The global capital markets continue to stabilize after the UK downgrade and Italian election results disrupted the start of the week. Investors appear to be finding consolation in assurances from the major central banks that the extraordinarily accommodative monetary policies will continue to for some time.
These new assurances, if you will, began last week with news that an increasing number of MPC members, including Governor King, wanted to resume gilt purchases. As we had anticipated, Bernanke corrected the less than dovish read to the recent FOMC minutes. Yes, a few regional presidents are opposed and would like an earlier exit. However, the leadership - BYD--Bernanke, Yellen and Dudley - remains committed to the efforts and continue to argue that benefits exceed the risks.
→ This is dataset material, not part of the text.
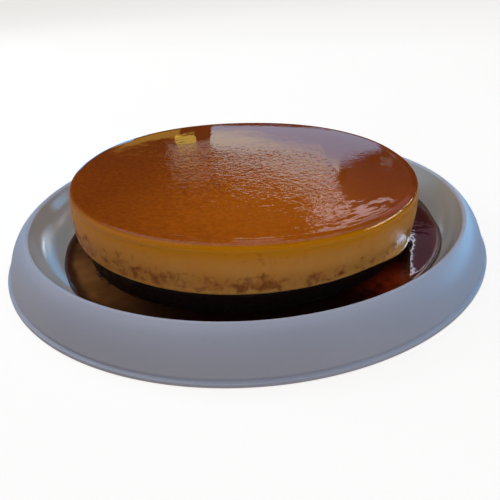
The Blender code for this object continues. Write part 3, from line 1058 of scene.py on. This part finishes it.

Draghi also provided assurances yesterday that there will be no early exit for its accommodative stance--providing as much funding as the banks want to borrow and have collateral for. In Japan, the Abe government just formally nominated the BOJ's new leadership team, which is committed to pursuing a more aggressive monetary policy.
Italy, the current bellwether, is also seeing more stable markets, even though there appears to be little progress resolving the political juggernaut. The Italian 10-year bond yield reached almost 5% yesterday and is now just below 4.8%. The 2-year yield rose to near 2.25% and is now below 2%. This is helping other peripheral bond markets today.
Of note, the Dutch debt market has shown little reaction to ideas on how the new deficit forecasts that show that without new measures, it will overshoot the 3% target this year and next, and may leave it vulnerable to a credit downgrade. The main reason for the overshoot, as elsewhere, the denominator (GDP) is falling faster than spending. The Dutch economy is expected to contract by 0.5% this year.
The Netherlands joins France as core European countries that are being caught on the sticky flypaper that has snagged the periphery. Earlier this week France reported new increases in its unemployment and as a consequence it should not be surprising that it reported a 0.8% decline in household consumption in January (the consensus was for a 0.2% decline). Tomorrow's PMI will confirm that the French economy is continuing to contract.
Early Asia built on yesterday's euro recovery but ran out of steam near $1.3160, just in front of the 50% retracement of the sell-off from the early Monday high above $1.33. On the pullback the euro briefly dipped below $1.3100, perhaps weighed down by sales against the yen, but there is a risk of a new run higher in North America today, with intra-day momentum indicators favoring turning higher now from over-extended territory. That said, with the US premium over Germany (on two-year notes) continuing to move back in the dollar's favor, we remain inclined to sell into euro bounces.
The Australian dollar has built on yesterday's recovery. The market seemed to focus more on the forward looking components to the capex report rather than the larger than expected 1.2% decline (the consensus was for a 1% increase). Capex intentions for 2013/2014 were stronger than expected. The risk of a rate cut next week has continued to be trimmed and now appears near a 20% chance vs 33%. Separately, the RBA estimated that the Aussie is 4-15% over-valued. The OECD estimate of PPP puts the Aussie at almost 36% over-valued, second only to the Norwegian krone (38.3% overvalued). The RBA also indicated that at least 34 central banks have bought Australian dollars for reserve purposes.